Meghnad Desai on “Naya Daur”

Lord Meghnad Desai came up with a path-breaking biography of Dilip Kumar, correlating his rise as a film star with the ascent of Nehruvian socialism. Holding the film star as a living embodiment of emerging secular India – Dilip Kumar, real lif e Yousuf Khan, hardly ever played a Muslim character, except in Mughal-e-Azam – the Lord has very clear views on Naya Daur, a film noted for its music, for its espousal of socialist doctrine besides of course mind blowing performances by Dilip Kumar, Vyjayantimala and Jeevan.

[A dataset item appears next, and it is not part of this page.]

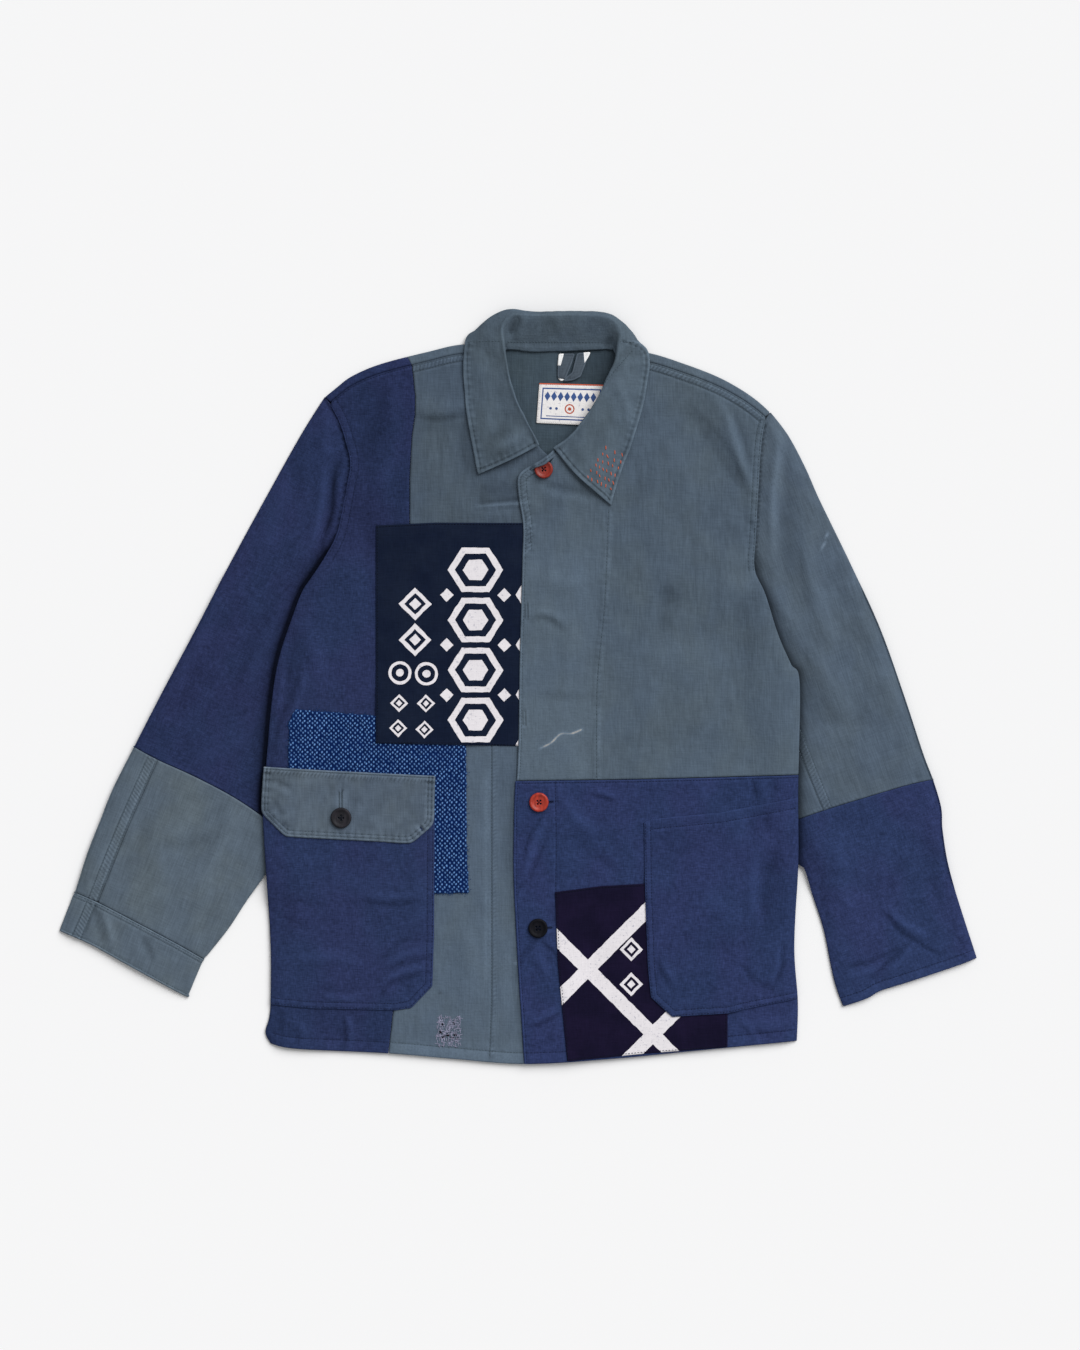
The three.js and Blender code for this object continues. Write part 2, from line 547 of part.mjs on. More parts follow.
function collar() {
  const base = collarStations.slice().reverse().map(([neck, roll, middle, edge]) => {
    const rest = (x, y, z, extra) => [x, y, z ?? frontTop(x, y) + COLLAR_CLEAR + extra];
    const low = rest(...neck, 0);
    const shoulder = rest(...middle, FALL_ARCH);
    const stand = low.map((value, k) => (value + roll[k]) / 2);
    const turn = roll.map((value, k) => (k === 2 ? value - 1.5 : value * 0.8 + shoulder[k] * 0.2));
    return [low, stand, roll, turn, shoulder, rest(...edge, 0)];
  });
  const vector = (p) => new THREE.Vector3(...p);
  const clampAt = (list, i) => list[Math.min(list.length - 1, Math.max(0, i))];
  const outer = base.map((row, i) =>
    row.map((p, j) => {
      const along = vector(clampAt(base, i + 1)[j]).sub(vector(clampAt(base, i - 1)[j]));
      const down = vector(clampAt(row, j + 1)).sub(vector(clampAt(row, j - 1)));
      const out = down.cross(along).normalize();
      return vector(p).addScaledVector(out, COLLAR_CLOTH).toArray();
    }),
  );
  return wall(base, outer);
}

// Small pieces at the neck: they lie on the inside of the back
function flatPiece(outline, low) {
  const shape = new THREE.Shape(outline.map(([x, y]) => new THREE.Vector2(x, y)));
  const piece = new THREE.ExtrudeGeometry(shape, { depth: CLOTH, bevelEnabled: false });
  piece.translate(0, 0, low);
  return solid(piece);
}
const labelOutline = [[22.5, 322.3], [92, 320.5], [89, 276.7], [19.4, 280]];
const loopOutline = [
  [43, 353.5], [60.5, 353.8], [54, 336], [50.8, 330.5], [58, 331.5], [64.5, 354.2],
  [77.4, 355.3], [72, 345], [66.5, 329], [58, 325.6], [47, 323], [41.6, 328],
];

// A four-hole button with a raised rim
const HOLE_TURNS = [0.25, 0.75, 1.25, 1.75].map((share) => share * Math.PI);
function button({ radius, thickness, hole, pitch }) {
  const profile = [
    [0, 0], [radius * 0.82, 0], [radius, thickness * 0.4], [radius * 0.93, thickness],
    [radius * 0.72, thickness * 0.9], [radius * 0.6, thickness * 0.62], [0, thickness * 0.58],
  ];
  const disc = new THREE.LatheGeometry(profile.map(([r, z]) => new THREE.Vector2(r, z)), 18);
  disc.rotateX(Math.PI / 2);
  let body = solid(disc);
  for (const turn of HOLE_TURNS) {
    const drill = new THREE.CylinderGeometry(hole, hole, 4 * thickness, 6);
    drill.rotateX(Math.PI / 2);
    drill.translate(pitch * Math.cos(turn), pitch * Math.sin(turn), 0);
    body = body.subtract(solid(drill));
  }
  return body;
}
const BUTTON_CLEAR = 0.6; // from the cloth up to a button
const BUTTON_GLOSS = 0.35; // roughness of the buttons
const frontPlies = (x, y) => frontHeight(x, y) + CLOTH + leftFrontPly(x, y);
const flapPlies = (x, y) => frontHeight(x, y) + CLOTH + 3 * PLY;
const buttons = [
  { name: "button_collar", kind: COLLAR_BUTTON, colour: RED, at: [27.2, 229.5], on: frontPlies },
  { name: "button_front_2", kind: BUTTON, colour: RED, at: [22.2, -122.1], on: frontPlies },
  { name: "button_front_3", kind: BUTTON, colour: BLACK, at: [21.2, -255.5], on: frontPlies },
  { name: "button_flap", kind: FLAP_BUTTON, colour: BLACK, at: [-187.2, -138.5], on: flapPlies },
];

// The whole jacket
const jacket = new THREE.Group();
const CLOTH_ROUGHNESS = 0.9;
function addPiece(name, body, colour, roughness = CLOTH_ROUGHNESS) {
  const { vertProperties, triVerts } = body.getMesh();
  const geometry = new THREE.BufferGeometry();
  geometry.setAttribute("position", new THREE.BufferAttribute(new Float32Array(vertProperties), 3));
  geometry.setIndex(new THREE.BufferAttribute(new Uint32Array(triVerts), 1));
  const material = new THREE.MeshStandardMaterial({ color: colour, roughness, metalness: 0 });
  const mesh = new THREE.Mesh(geometry, material);
  mesh.name = name;
  jacket.add(mesh);
  return mesh;
}

const COLOURS = {
  back_panel: GREEN_INSIDE,
  back_side_panel: BLUE,
  right_sleeve_top: BLUE,
  right_sleeve_under: BLUE,
  right_sleeve_end_top: GREEN,
  right_sleeve_end_under: GREEN,
  right_cuff: GREEN,
  left_sleeve_top: GREEN,
  left_sleeve_under: GREEN,
  left_sleeve_end_top: BLUE,
  left_sleeve_end_under: BLUE,
  patch_speckled: KASURI,
  patch_dark: DARK,
  right_pocket: BLUE,
  right_pocket_flap: GREEN,
  patch_lattice: PURPLE,
  left_pocket: BLUE,
};

for (const [name, body] of Object.entries({ ...backPanels(), ...rightSleeve(), ...leftSleeve() })) {
  addPiece(name, body, COLOURS[name]);
}
addPiece("right_side_front", rightSideFront(), BLUE);
addPiece("right_front", rightFront(), GREEN);
addPiece("left_front_upper", leftFrontUpper(), GREEN);
addPiece("left_front_lower", leftFrontLower(), BLUE);
for (const [name, make] of Object.entries({ ...rightPieces, ...leftPieces })) {
  addPiece(name, make(), COLOURS[name]);
}
addPiece("collar", collar(), GREEN);
addPiece("neck_label", flatPiece(labelOutline, PLY), WHITE);
addPiece("hanger_loop", flatPiece(loopOutline, PLY), GREEN_INSIDE);
for (const { name, kind, colour, at, on } of buttons) {
  const [x, y] = at;
  addPiece(name, button(kind), colour, BUTTON_GLOSS).position.set(x, y, on(x, y) + BUTTON_CLEAR);
}

export default jacket;
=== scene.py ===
"""A patched work jacket laid flat on a pale floor, seen from straight above.

Right and left are the wearer's: the right sleeve points to -X, the collar to +Y. Shapes are worked
out in millimetres and turned into metres where a mesh is made. Every piece of cloth is filled with
points in plan, raised to its ply's height, and given a thickness."""
import math
import random

import bpy
import numpy as np
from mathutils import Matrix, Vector
from mathutils.bvhtree import BVHTree
from mathutils.geometry import delaunay_2d_cdt


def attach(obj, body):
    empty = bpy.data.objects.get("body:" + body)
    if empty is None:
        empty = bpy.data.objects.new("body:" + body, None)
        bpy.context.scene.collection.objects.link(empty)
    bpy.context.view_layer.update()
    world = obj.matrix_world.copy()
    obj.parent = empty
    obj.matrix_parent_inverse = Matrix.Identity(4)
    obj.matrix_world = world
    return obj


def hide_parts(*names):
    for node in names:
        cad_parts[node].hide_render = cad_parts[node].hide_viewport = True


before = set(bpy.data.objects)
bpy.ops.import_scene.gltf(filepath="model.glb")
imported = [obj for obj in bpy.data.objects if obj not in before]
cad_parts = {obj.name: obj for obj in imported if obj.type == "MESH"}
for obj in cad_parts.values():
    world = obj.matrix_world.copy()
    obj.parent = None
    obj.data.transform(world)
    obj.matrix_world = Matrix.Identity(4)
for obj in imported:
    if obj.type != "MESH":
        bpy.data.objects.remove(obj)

for left_over in ("Cube", "Light", "Camera"):
    if left_over in bpy.data.objects:
        bpy.data.objects.remove(bpy.data.objects[left_over])
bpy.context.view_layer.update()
MM = 0.001
CLOTH = 1.0  # one ply of cloth
GAP = 0.3  # between plies
PLY = CLOTH + GAP
LOFT = 1.9  # air between back and front
SWELL = 0.8  # how much more air the waves let in, as a share of LOFT
CREASE = 2.0  # how strongly creases stand out
CREASE_SHADE = 0.12  # painted crease shading: how much paler a ridge, and darker a trough, is painted for its height
FOLD = 14.0  # width over which cloth turns down to a folded edge
TUCK_LIFT = 4.2  # how far the body rises over a tucked sleeve
TUCK_RAMP = 40.0  # width over which it rises
SHOULDER_TURN = 10.0  # how far the back comes forward over the shoulder
OVERLAP_END = 45.0  # x of the right front's hidden edge
RIGHT_ARMPIT = 140.0  # levels of y
LEFT_ARMPIT = 125.0
FLOOR_INSET = 1.3  # how far a hidden ply stays inside the ply above it
UNDER_FOLD = 0.25  # the most a crease lifts the cloth that lies on the floor
ALLOWANCE = 10.0  # turned in round each cut piece
THREAD = 0.36  # half the width of a stitch
ARCH = 0.18  # how far a stitch stands up
RAY_START = 60.0  # a level above everything, to look down from
FINE = 2.8  # net of the cloth that faces the camera
COARSE = 7.0  # net of the hidden plies


# ---------------------------------------------------------------- lines and noise
def smooth(points, step=2.5):
    """A round line through a few points, as evenly spaced points."""
    p = np.asarray(points, float)
    ends = np.vstack([p[:1], p, p[-1:]])
    t = np.linspace(0, 1, 24, endpoint=False)[:, None]
    bits = []
    for a, b, c, d in zip(ends, ends[1:], ends[2:], ends[3:]):
        bits.append(0.5 * (2 * b + (c - a) * t + (2 * a - 5 * b + 4 * c - d) * t**2
                           + (3 * b - a - 3 * c + d) * t**3))
    return even(np.vstack([*bits, p[-1:]]), step)


def even(points, step=2.5):
    """The same line with points about every step."""
    p = np.asarray(points, float)
    reach = np.hypot(*np.diff(p, axis=0).T)
    s = np.concatenate([[0], np.cumsum(reach)])
    at = np.linspace(0, s[-1], max(2, int(round(s[-1] / step)) + 1))
    return np.column_stack([np.interp(at, s, p[:, 0]), np.interp(at, s, p[:, 1])])


def corners(points, step=2.5):
    """Straight runs between corners, with points along each."""
    runs = [even([a, b], step)[:-1] for a, b in zip(points, points[1:])]
    return np.vstack([*runs, np.asarray(points[-1:], float)])


def x_at(path, y):
    """Where an upright line is at a level of y."""
    order = np.argsort(path[:, 1])
    return np.interp(y, path[order, 1], path[order, 0])


def y_at(path, x):
    """How high a level line is at a place of x."""
    order = np.argsort(path[:, 0])
    return np.interp(x, path[order, 0], path[order, 1])


def nearest(path, x, y, reach=40.0):
    """Distance to a line (large past reach), the way along it, and the side: + is its left."""
    path = np.asarray(path, float)
    best = np.full(x.shape, 1e6)
    along = np.zeros(x.shape)
    side = np.ones(x.shape)
    low, high = path.min(0) - reach, path.max(0) + reach
    near = np.nonzero((x > low[0]) & (x < high[0]) & (y > low[1]) & (y < high[1]))[0]
    if not len(near):
        return best, along, side
    px, py = x[near], y[near]
    b, a, s, run = best[near], along[near], side[near], 0.0
    for (ax, ay), (bx, by) in zip(path, path[1:]):
        dx, dy = bx - ax, by - ay
        length = math.hypot(dx, dy)
        if length < 1e-9:
            continue
        t = np.clip(((px - ax) * dx + (py - ay) * dy) / length**2, 0, 1)
        ex, ey = px - ax - t * dx, py - ay - t * dy
        d = np.hypot(ex, ey)
        closer = d < b
        b = np.where(closer, d, b)
        a = np.where(closer, run + t * length, a)
        s = np.where(closer, np.sign(dx * ey - dy * ex), s)
        run += length
    best[near], along[near], side[near] = b, a, s
    return best, along, side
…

Desai holds, “Naya Daur was not the first socialist film since Hum Log (by Ziya Sarhadi), Do Bigha Zameen (by Bimal Roy) were ahead in this matter. There were others but all these were for the quality market not the masses. But Naya Daur was the first commercial film rather than a ‘parallel’ cinema, and it succeeded beyond anyone’s expectations. It was also in sympathy with Nehruvian socialism rather than critical of it as Pyasa for example was. The film succeeds because the message is well integrated into the box office formula. B.R.Chopra was a master in that respect.”

And what about the pulsating music by O.P. Nayyar with superb songs by Mohammed Rafi and Asha Bhonsle?

“The music by O.P.Nayyar – Dilip Kumar’s only film with OP’s music if my memory serves me right – is fantastic. He made Bhangra into a mainstream musical theme rather than a folk music genre which the Left celebrated – Salil Chaudhry’s Bhangra number in Jagte Raho for example. The lyrics, “Ude jab jab zulfe teri” – the first time in Hindi cinema where a woman makes an advance on the man – were again fantastic. There is no bitterness in Sahir Ludhianvi. The dance compositions with Vyjayantimala and Dilip Kumar in Bhangra numbers were also good. The ‘message’ was suitably ambiguous rather like Nehru’s socialism itself!”